Another transition was also underway in 2005; the transition from old to young. I was still young in 2005, at least by today’s definition. I was 39 when we bought this house (I would turn 40 later in the year) and my children were very young. My older son was not quite four when we moved in here, and my younger son was eight months old (making the one-level design of the house ideal for us). Now, we’re not quite old yet, but we’re closer to old than young. Our kids are almost grown. We’re not ready to retire yet but we talk about it. Maybe we’ll move somewhere, depending on where our kids end up. Maybe we’ll stay put (the one-level design is also ideal for retired people).
In the 17 years that we have been here, many of our older neighbors have moved away, to small condos or retirement communities or assisted living facilities. Some have died. Some are still here. We even still have some original owners living in the houses they bought brand-new and raised their families in.
*****
This didn’t start as an essay about my classic mid-century suburban neighborhood. It started with me seeing something and wanting to write about it. The thing that I saw–and am still seeing–is an older lady, who is probably really just an old lady, riding a tricycle.

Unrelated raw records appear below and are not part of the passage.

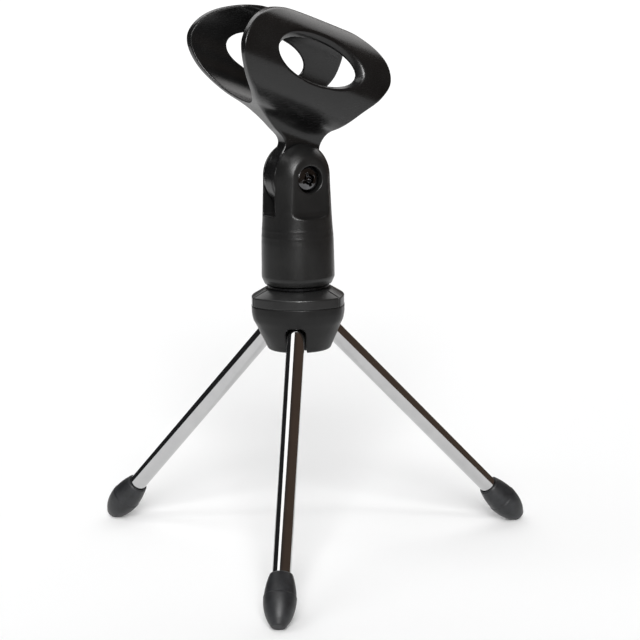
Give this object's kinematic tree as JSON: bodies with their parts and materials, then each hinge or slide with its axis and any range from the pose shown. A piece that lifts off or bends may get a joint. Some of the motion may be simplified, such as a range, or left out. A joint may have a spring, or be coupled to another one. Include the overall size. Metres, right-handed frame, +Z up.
{
  "type": "desktop microphone stand",
  "caption": "Folding tabletop tripod with a threaded hub and a tilting open clip that grips the handle of a microphone.",
  "frame": {"origin": "on the table, at the middle of the rectangle around the three feet", "axes": "+Z up along the hub; the front leg points along -Y, the other two lie 120 degrees either side"},
  "size_m": [0.15, 0.131, 0.1856],
  "materials": {
    "black_plastic": "moulded, fine satin",
    "satin_plastic": "moulded, semi gloss",
    "rubber": "matte",
    "chrome": "polished",
    "black_steel": "black plated",
    "plain_steel": "zinc plated",
    "brass": "turned"
  },
  "bodies": {
    "hub": {"hub_bowl": "black_plastic", "hub_cap": "black_plastic", "thread_stud": "black_steel", "hub_screw": "black_steel", "hub_screw_washer": "plain_steel", "leg_pin_front": "plain_steel", "leg_pin_right": "plain_steel", "leg_pin_left": "plain_steel"},
    "fork": {"clip_base": "black_plastic", "thread_insert": "brass", "pivot_screw": "black_steel", "pivot_nut": "plain_steel", "friction_washer_screw_side": "rubber", "friction_washer_nut_side": "rubber"},
    "clip": {"mic_clip": "satin_plastic"},
    "leg_front": {"leg_tube_front": "chrome", "leg_boot_front": "rubber"},
    "leg_right": {"leg_tube_right": "chrome", "leg_boot_right": "rubber"},
    "leg_left": {"leg_tube_left": "chrome", "leg_boot_left": "rubber"}
  },
  "joints": [
    {"name": "base_turn", "type": "hinge", "parent": "hub", "child": "fork", "pos_m": [0, 0.02055, 0.09329], "axis": [0, 0, 1], "range_deg": [0, 360]},
    {"name": "clip_tilt", "type": "hinge", "parent": "fork", "child": "clip", "pos_m": [0, 0.02055, 0.12879], "axis": [0.5807, -0.8141, 0], "range_deg": [-90, 90]},
    {"name": "leg_fold_front", "type": "hinge", "parent": "hub", "child": "leg_front", "pos_m": [0, 0.01119, 0.07946], "axis": [1, 0, 0], "range_deg": [0, 43.9]},
    {"name": "leg_fold_right", "type": "hinge", "parent": "hub", "child": "leg_right", "pos_m": [0.00811, 0.02523, 0.07946], "axis": [-0.5, 0.866, 0], "range_deg": [0, 43.9]},
    {"name": "leg_fold_left", "type": "hinge", "parent": "hub", "child": "leg_left", "pos_m": [-0.00811, 0.02523, 0.07946], "axis": [-0.5, -0.866, 0], "range_deg": [0, 43.9]}
  ]
}
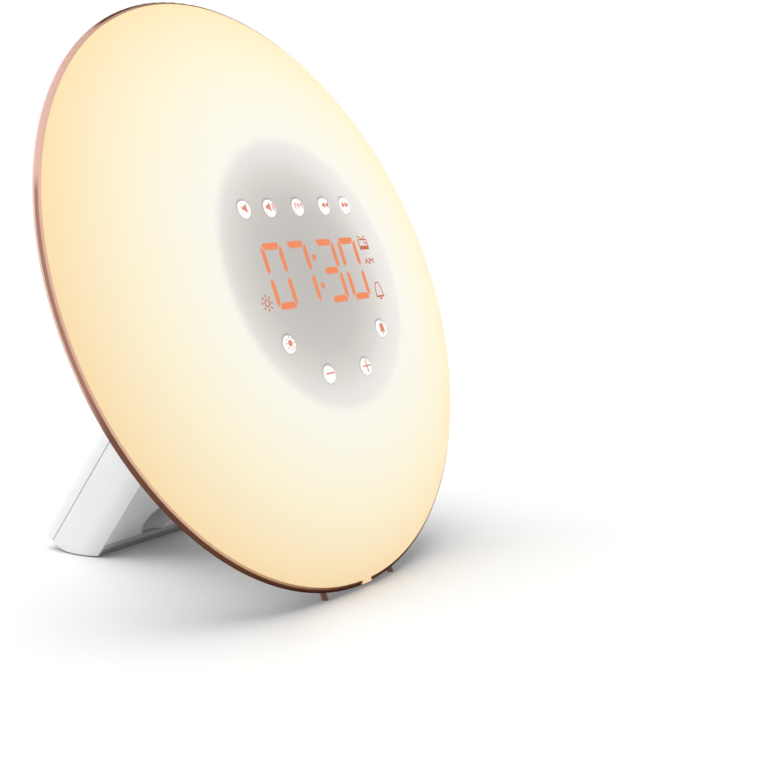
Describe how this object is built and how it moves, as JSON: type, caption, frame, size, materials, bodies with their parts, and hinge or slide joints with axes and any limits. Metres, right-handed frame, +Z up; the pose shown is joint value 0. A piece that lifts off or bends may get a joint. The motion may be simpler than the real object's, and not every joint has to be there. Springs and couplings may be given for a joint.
{
  "type": "sunrise alarm clock",
  "caption": "Free-standing round bedside light with a domed opal front, thin metallic rim and a slanted leg; an alarm display and push keys sit in the middle of the dome.",
  "frame": {"origin": "centre of the bounding box, on the table", "axes": "+Z up, the lit front faces -Y, +X to the viewer's right"},
  "size_m": [0.188, 0.1122, 0.175],
  "materials": {
    "opal": "satin opal plastic, lit from inside",
    "copper_trim": "satin rose-copper metallised plastic",
    "white_shell": "fine satin white",
    "key_white": "smooth white",
    "grey_plastic": "fine matt",
    "rubber_pad": "matt non-slip",
    "foot_brown": "satin brown",
    "grommet_rubber": "matt",
    "frame_plastic": "moulded",
    "reflector_white": "matt reflective white",
    "black_plastic": "matt moulded",
    "board_white": "white solder mask on aluminium",
    "board_green": "glass-fibre board with solder mask",
    "led_lens": "phosphor lens",
    "lit_orange": "lit light guide",
    "steel_screw": "zinc plated",
    "speaker_steel": "pressed steel",
    "speaker_paper": "coated paper",
    "capacitor_sleeve": "printed sleeve, left bare",
    "inductor_black": "ferrite",
    "connector_cream": "moulded",
    "lead_red": "insulated",
    "ribbon_grey": "flat flexible cable",
    "lead_black": "insulated"
  },
  "bodies": {
    "lamp": {"diffuser": "opal", "rim_ring": "copper_trim", "rear_shell": "white_shell", "leg_front_shell": "white_shell", "leg_rear_shell": "white_shell", "base_plate": "grey_plastic", "foot_pad": "rubber_pad", "rim_feet": "foot_brown", "antenna_grommet": "grommet_rubber", "chassis": "frame_plastic", "leg_bracket": "frame_plastic", "reflector": "reflector_white", "display_module": "reflector_white", "display_baffle": "black_plastic", "button_guide": "black_plastic", "tact_switches": "black_plastic", "tap_sensor": "black_plastic", "display_driver": "black_plastic", "main_processor": "black_plastic", "dc_jack": "black_plastic", "led_board": "board_white", "display_board": "board_green", "main_board": "board_green", "leds": "led_lens", "digit_segments": "lit_orange", "icon_light_guides": "lit_orange", "rear_shell_screws": "steel_screw", "led_board_screws": "steel_screw", "display_screws": "steel_screw", "speaker_screws": "steel_screw", "bracket_screws": "steel_screw", "leg_screws": "steel_screw", "base_screws": "steel_screw", "board_screws": "steel_screw", "speaker_frame": "speaker_steel", "speaker_magnet": "speaker_steel", "speaker_cone": "speaker_paper", "capacitors": "capacitor_sleeve", "power_inductor": "inductor_black", "board_connectors": "connector_cream", "power_leads": "lead_red", "display_ribbon": "ribbon_grey", "speaker_leads": "lead_black", "led_leads": "lead_black"},
    "volume_down_key": {"volume_down_button": "key_white"},
    "volume_up_key": {"volume_up_button": "key_white"},
    "radio_key": {"radio_button": "key_white"},
    "rewind_key": {"rewind_button": "key_white"},
    "forward_key": {"forward_button": "key_white"},
    "light_key": {"light_button": "key_white"},
    "alarm_key": {"alarm_button": "key_white"},
    "minus_key": {"minus_button": "key_white"},
    "plus_key": {"plus_button": "key_white"}
  },
  "joints": [
    {"name": "volume_down_press", "type": "slide", "parent": "lamp", "child": "volume_down_key", "axis": [0, 0.9272, -0.3746], "range_m": [0, 0.0006], "stiffness_N_per_m": 1500},
    {"name": "volume_up_press", "type": "slide", "parent": "lamp", "child": "volume_up_key", "axis": [0, 0.9272, -0.3746], "range_m": [0, 0.0006], "stiffness_N_per_m": 1500},
    {"name": "radio_press", "type": "slide", "parent": "lamp", "child": "radio_key", "axis": [0, 0.9272, -0.3746], "range_m": [0, 0.0006], "stiffness_N_per_m": 1500},
    {"name": "rewind_press", "type": "slide", "parent": "lamp", "child": "rewind_key", "axis": [0, 0.9272, -0.3746], "range_m": [0, 0.0006], "stiffness_N_per_m": 1500},
    {"name": "forward_press", "type": "slide", "parent": "lamp", "child": "forward_key", "axis": [0, 0.9272, -0.3746], "range_m": [0, 0.0006], "stiffness_N_per_m": 1500},
    {"name": "light_press", "type": "slide", "parent": "lamp", "child": "light_key", "axis": [0, 0.9272, -0.3746], "range_m": [0, 0.0006], "stiffness_N_per_m": 1500},
    {"name": "alarm_press", "type": "slide", "parent": "lamp", "child": "alarm_key", "axis": [0, 0.9272, -0.3746], "range_m": [0, 0.0006], "stiffness_N_per_m": 1500},
    {"name": "minus_press", "type": "slide", "parent": "lamp", "child": "minus_key", "axis": [0, 0.9272, -0.3746], "range_m": [0, 0.0006], "stiffness_N_per_m": 1500},
    {"name": "plus_press", "type": "slide", "parent": "lamp", "child": "plus_key", "axis": [0, 0.9272, -0.3746], "range_m": [0, 0.0006], "stiffness_N_per_m": 1500}
  ]
}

It’s a large adult-sized tricycle, a thing that I knew existed but had never actually seen in action before. Thankfully, I’m usually swimming laps in the pool when the lady rides her tricycle around the pool parking lot, because she looks a little silly and I always want to laugh when I see her. She doesn’t look as silly as the people riding Segways around the Mall downtown, though. I literally laugh aloud whenever I see someone riding one of those things. That said, they also look like a lot of fun and I’d totally ride one if I had the opportunity. But only with others. If I’m going to do something utterly ridiculous, then I’m taking my family and friends down with me.

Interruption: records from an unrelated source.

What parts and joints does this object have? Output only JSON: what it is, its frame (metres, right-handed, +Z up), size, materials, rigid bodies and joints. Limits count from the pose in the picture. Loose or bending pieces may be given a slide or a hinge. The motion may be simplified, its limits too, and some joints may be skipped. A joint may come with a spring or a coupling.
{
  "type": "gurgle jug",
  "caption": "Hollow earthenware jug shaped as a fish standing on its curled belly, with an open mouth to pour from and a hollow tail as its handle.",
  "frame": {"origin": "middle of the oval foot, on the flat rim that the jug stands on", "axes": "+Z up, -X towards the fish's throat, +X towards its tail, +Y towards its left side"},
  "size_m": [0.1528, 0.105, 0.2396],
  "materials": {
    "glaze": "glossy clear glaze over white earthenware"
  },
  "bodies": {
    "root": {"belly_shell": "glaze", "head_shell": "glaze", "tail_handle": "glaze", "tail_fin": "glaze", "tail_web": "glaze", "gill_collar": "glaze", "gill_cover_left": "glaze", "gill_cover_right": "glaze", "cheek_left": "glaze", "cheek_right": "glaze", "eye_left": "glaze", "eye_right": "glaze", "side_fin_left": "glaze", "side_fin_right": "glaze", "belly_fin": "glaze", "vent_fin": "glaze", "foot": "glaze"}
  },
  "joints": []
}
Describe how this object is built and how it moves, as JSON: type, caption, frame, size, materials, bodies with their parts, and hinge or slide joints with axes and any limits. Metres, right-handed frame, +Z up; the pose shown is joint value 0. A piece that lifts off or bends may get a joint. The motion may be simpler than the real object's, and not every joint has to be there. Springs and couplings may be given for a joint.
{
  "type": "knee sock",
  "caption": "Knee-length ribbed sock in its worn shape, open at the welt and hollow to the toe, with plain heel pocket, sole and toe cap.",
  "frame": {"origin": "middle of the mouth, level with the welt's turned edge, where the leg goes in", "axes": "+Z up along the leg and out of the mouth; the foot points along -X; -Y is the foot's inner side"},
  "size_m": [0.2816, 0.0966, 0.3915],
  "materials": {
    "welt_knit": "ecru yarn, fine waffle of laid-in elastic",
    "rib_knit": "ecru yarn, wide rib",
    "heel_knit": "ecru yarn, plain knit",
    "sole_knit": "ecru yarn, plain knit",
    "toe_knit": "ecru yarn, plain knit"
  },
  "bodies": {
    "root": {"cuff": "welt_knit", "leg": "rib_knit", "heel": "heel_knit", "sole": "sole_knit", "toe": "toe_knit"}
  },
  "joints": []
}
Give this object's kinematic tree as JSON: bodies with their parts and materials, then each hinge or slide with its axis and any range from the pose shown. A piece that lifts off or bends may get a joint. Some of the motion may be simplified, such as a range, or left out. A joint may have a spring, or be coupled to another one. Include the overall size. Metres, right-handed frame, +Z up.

The lady is neither eccentric-looking, nor stereotypically “old-lady” looking, whatever that means. She’s probably in her mid to late 70s, with short, stylish unnaturally bright red hair. I think the extreme color is intentional. I don’t think she’s trying to fool us into believing that her hair never turned gray, like my grandmother, who refused to admit to coloring her hair until the day she died, at age 98–no one was fooled, Nana. I think she just likes punkish, artistic hair color. She wears glasses, probably out of necessity but her frames are also distinctively stylish. I’ve never seen her anywhere other than in the parking lot on her tricycle, so I don’t know what her day-to-day wardrobe looks like, but she wears exercise clothes when she’s riding.

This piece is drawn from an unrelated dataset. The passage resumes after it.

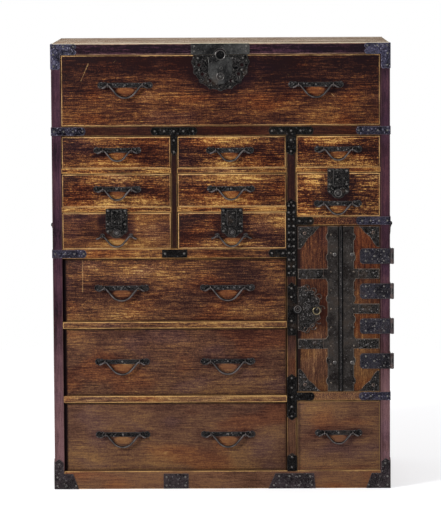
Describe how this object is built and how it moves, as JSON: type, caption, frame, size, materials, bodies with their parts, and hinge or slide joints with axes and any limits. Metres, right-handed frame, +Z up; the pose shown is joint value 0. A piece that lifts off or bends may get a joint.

I assume that the tricycle riding is part of her exercise regimen but she also looks like she has a lot of fun tooling around the parking lot on that crazy giant tricycle. Why a tricycle rather than a bicycle is beyond me. It could be that she never learned to ride a bike. Or it could be that she did once know how to ride a bike but has now forgotten, popular wisdom aside. Maybe she had a stroke or suffered some injury. Or maybe she feels safer and a bit more stable on a three-wheeled cycle. Or maybe the tricycle is just more fun than a bicycle. It looks fun, I have to admit.
*****
I started writing this a few months ago; maybe mid-July. It’s October. It was hot then and it’s cold now. Well, it’s cold for me, anyway. It’s Saturday morning, 48 degrees, and my summer blood has not thickened yet. I’m not yet accustomed to the cold. Give it until April.
Anyway, since summer is gone and we’re officially into fall (not just “Labor Day is over” fall, but real, chilly, fire pit at night, leaves crunching underfoot, cable knit sweater fall) and the pool has been closed for weeks, I haven’t seen Tricycle Lady out and about. The pool parking lot remains open but that’s where the neighborhood middle school kids hang out after school. Maybe she rides her tricycle in the morning when I’m at work and all the kids are at school. I don’t know how tough she is but I can tell you that it would take a tough person to ride a giant tricycle through and around a gaggle of seventh graders. That is a tough crowd. Trust me when I tell you that they are not laughing with you. They are laughing at you.
*****
When I wrote the first few paragraphs of this, I finished with the words "inverse proportion," because I had an idea for a conclusion and I thought that I should write it down so that I would not forget. That is good thinking, right? But it didn't work. When I tried to finish, I couldn't remember what those two words were supposed to mean. But now I think I know. I think I was thinking about the advantages of getting older, chief among them being that the older you get, the less you care about what other people think of you. Desire for approval is in inverse proportion to age, from ages 10 to 90, let's say. So this lady, who is probably in her late 70s or so, is rapidly approaching the age at which she will not care at all. Laugh your heads off, middle schoolers. Tricycle Lady doesn’t care. Much like the Honey Badger of circa 2012 internet fame, Tricycle Lady doesn’t give a shit. She’s going to keep on riding.